* EXERCISE BRIEF *
In the data that follows, count every line holding the string "bodies" and give the count alone.

* DATA SHOWN *
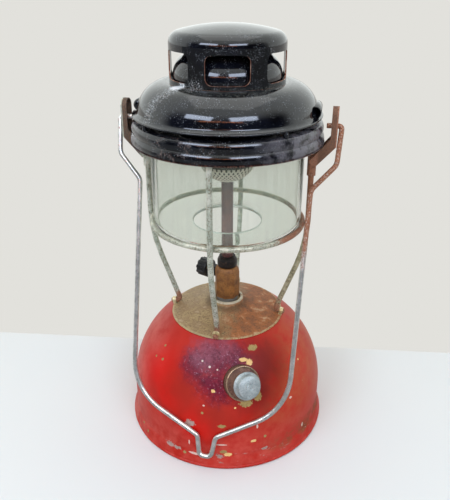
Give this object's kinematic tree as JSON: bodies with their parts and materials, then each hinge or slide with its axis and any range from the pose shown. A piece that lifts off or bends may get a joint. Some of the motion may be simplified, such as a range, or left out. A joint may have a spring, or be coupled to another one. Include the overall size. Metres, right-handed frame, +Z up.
{
  "type": "kerosene_pressure_lantern",
  "caption": "Kerosene pressure lantern: domed red fuel tank with pump, wire cage round a clear glass, vented black hood with chimney, and a long wire bail",
  "frame": {"origin": "centre of the foot on the ground plane, on the lantern's axis", "axes": "+Z up, +X towards the right ear, -Y towards the front leg where the bail hangs"},
  "size_m": [0.159, 0.1649, 0.3061],
  "materials": {
    "red_enamel": "gloss",
    "black_enamel": "gloss",
    "brass": "satin",
    "scorched_brass": "matte",
    "heat_stained_steel": "satin",
    "plated_wire": "satin",
    "dark_steel": "matte",
    "cast_burner": "matte",
    "ceramic_nozzle": "matte",
    "clear_glass": "clear",
    "dark_gasket": "matte",
    "rubber_pip": "matte",
    "leather_cup": "matte",
    "black_plastic": "satin",
    "steel_needle": "satin",
    "pale_aluminium": "satin"
  },
  "bodies": {
    "frame": {"tank_shell": "red_enamel", "tank_bottom": "red_enamel", "tank_boss": "brass", "pickup_tube": "brass", "heat_plate": "heat_stained_steel", "boss_washer": "dark_gasket", "control_body": "brass", "gland_nut": "dark_steel", "vaporiser_nut": "dark_steel", "vaporiser_tube": "scorched_brass", "jet_nipple": "brass", "burner_body": "cast_burner", "nozzle_cap": "ceramic_nozzle", "glass_globe": "clear_glass", "support_ring": "plated_wire", "leg_front": "plated_wire", "leg_back": "plated_wire", "leg_left": "plated_wire", "leg_right": "plated_wire", "ear_left": "plated_wire", "ear_right": "plated_wire", "pump_seat": "brass", "pump_barrel": "brass", "pump_washer": "dark_gasket", "pump_cap": "brass", "pump_valve": "brass"},
    "hood": {"hood_dome": "black_enamel", "hood_skirt": "black_enamel", "hood_spacers": "black_enamel", "inner_flue": "black_enamel", "chimney_cap": "black_enamel"},
    "bail": {"bail": "plated_wire"},
    "plunger": {"pump_rod": "plated_wire", "pump_knob": "pale_aluminium", "piston_cup": "leather_cup", "piston_nut": "brass"},
    "control": {"control_wheel": "black_plastic", "control_spindle": "brass"},
    "pricker": {"pricker_rod": "steel_needle"},
    "valve": {"valve_pip": "rubber_pip"}
  },
  "joints": [
    {"name": "bail_swing", "type": "hinge", "parent": "frame", "child": "bail", "pos_m": [0, 0, 0.24297], "axis": [-1, 0, 0], "range_deg": [0, 319]},
    {"name": "hood_lift", "type": "slide", "parent": "frame", "child": "hood", "axis": [0, 0, 1], "range_m": [0, 0.09]},
    {"name": "pump_stroke", "type": "slide", "parent": "frame", "child": "plunger", "axis": [0.426, -0.778, 0.4617], "range_m": [0, 0.046]},
    {"name": "control_turn", "type": "hinge", "parent": "frame", "child": "control", "pos_m": [0, 0, 0.12357], "axis": [-0.9135, 0.4067, 0], "range_deg": [0, 180]},
    {"name": "pricker_lift", "type": "slide", "parent": "frame", "child": "pricker", "axis": [0, 0, 1], "range_m": [0, 0.0025]},
    {"name": "valve_lift", "type": "slide", "parent": "frame", "child": "valve", "axis": [-0.426, 0.778, -0.4617], "range_m": [0, 0.002], "stiffness_N_per_m": 60, "springref_m": -0.001}
  ],
  "couplings": [
    {"joint": "control_turn", "follows": "pricker_lift", "rad_per_m": 1256.6}
  ]
}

* COMPLETE ANSWER *
2